With most life choices, you can often rely on instinct to read a situation. Unfortunately, that is often not the case with interviewing. Even the most perceptive of people often fail to predict the outcome of an interview situation. Think you ‘nailed it?’ You probably didn’t. Completely flub up an answer and think you’re out of the picture? Don’t dwell, they may not have noticed.  After all, we are all human, and part of the assessment is to see how you handle stress and difficult situations. Some interviewers can also use their own anxiety to your disadvantage by coming across as overly friendly – dropping hints that you have the position in the bag because that is what you want to hear because it lightens up the tone of the conversation. After an interview, be neither overly positive or negative, try to be realistic, and let time work its magic. If you are rejected, which will most certainly happen to everyone from time to time, don’t take it personally. If you do get negative feedback – process it offline. Keep driving your job search and don’t get too caught up in self-assessment.

3). Send Thank-Yous

Whether it’s an email, a handwritten letter, or a Linkedin message – it doesn’t matter how you do it – just do it. Send a thank you communication promptly. If you have the direct contact information of those you met with, great. If not, send your thank-you letters to your recruiter who will get them into the proper hands. Let the folks that took time out of their day know that you appreciate the opportunity. And do it today, it takes but a few moments and procrastination is not an attractive option in hiring. Be sure to thank everyone who took time with you – don’t just thank the hiring manager. Often a hiring manager is influenced by the opinions of their direct reports, supplemental staff, HR, even the admin at the front desk. Be nice to everyone! Reiterate your strengths and what you can bring to the table and end with sincere thanks. No more than a handful of sentences – keep your tone confident, direct, and above all succinct. You just met after all, if your impression was good, a thank you will demonstrate courtesy and commitment and show that you heard their message. Nothing you can say in a thank you note is going to sway a hiring manager to one side or the other after a live conversation, so highlight the positives and avoid any negatives – if they did not think you were a fit their minds are already made up.

4). Wait.

Unfortunately, to Quote Tom Petty, “The Waiting is the Hardest Part.” This is perhaps the time where people feel most powerless because there isn’t much you can do. Remember, interviews come in ‘cycles,’ so many times all of them need to be completed before any actions (or even second interview requests are made). People go on vacation, budgets freeze up, and you are in many ways completely at the mercy of others. So here is what you do. Once a week send a note or call your recruiter to check in. That’s it. Don’t complain, don’t demand, don’t get angry, don’t make unsolicited communications, and (try not to) stress. Keep active interviewing with other companies, and ride the wave.

5). Don’t give up.

Stay the course. Be positive, be diligent, but do not focus your energies on the negative OR rest on your laurels and stop your search because you think you’ve got the job. With hiring, the job placement isn’t a done deal until the paychecks start flowing – anything can and does happen to stall the process – often out of nowhere and at the last minute. Keep active, keep interviewing, and stay positive. There is no better way to blow an interview than to talk negatively about a past or current employer, the job seeking process, the economy, or even yourself. Be upbeat, optimistic, and eager to learn more about each potential role.  Keep at it until you find the role that best suits you, not the first one offered. After all, nothing is better for negotiation than a competing offer letter, except for two offer letters!

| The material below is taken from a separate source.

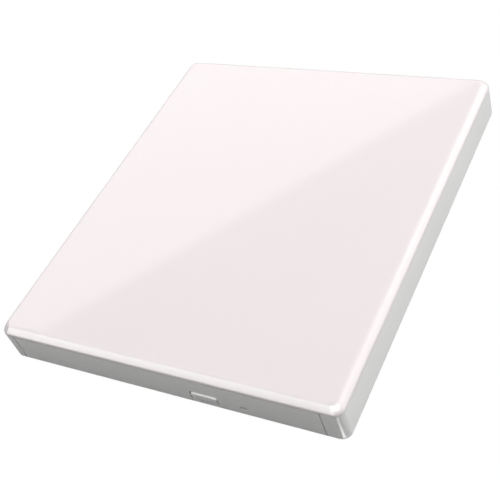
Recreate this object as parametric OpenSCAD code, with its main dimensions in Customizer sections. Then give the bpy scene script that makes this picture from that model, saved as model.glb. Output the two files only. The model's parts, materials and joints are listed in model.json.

And if the news is negative, which it inevitably will be from time to time, put your emotions in a box, ask for constructive feedback, and move on. Rejection sucks. There is no other way to say it. No one likes to hear they aren’t good enough, which will happen to 99% of the people who interview. Remember, only one person gets the job. Be aware that half the time, it’s not even about being good enough – it’s a complexity of variables you probably aren’t privy to from salary requirements to personality, even the perceived reputation of your last company. So even if the news is tragic, take a day to recover, then start fresh like it never even happened.

And remember, our team is here to help you get the job you deserve through every step of the process. However, it is also our job to find the best candidate for our client companies. Sometimes it is you – other times it isn’t. The process can be frustrating for all parties at times, but the goals for all are the same. You win some, you lose some, so be sure to put your emotions at bay and think logically, build and strengthen relationships, and establish your reputation as someone who companies (and recruiters) want to work with. It’s a small world in New Hampshire, and you never know what the next opportunity might look like, so be ready, and let your reputation precede you whenever possible.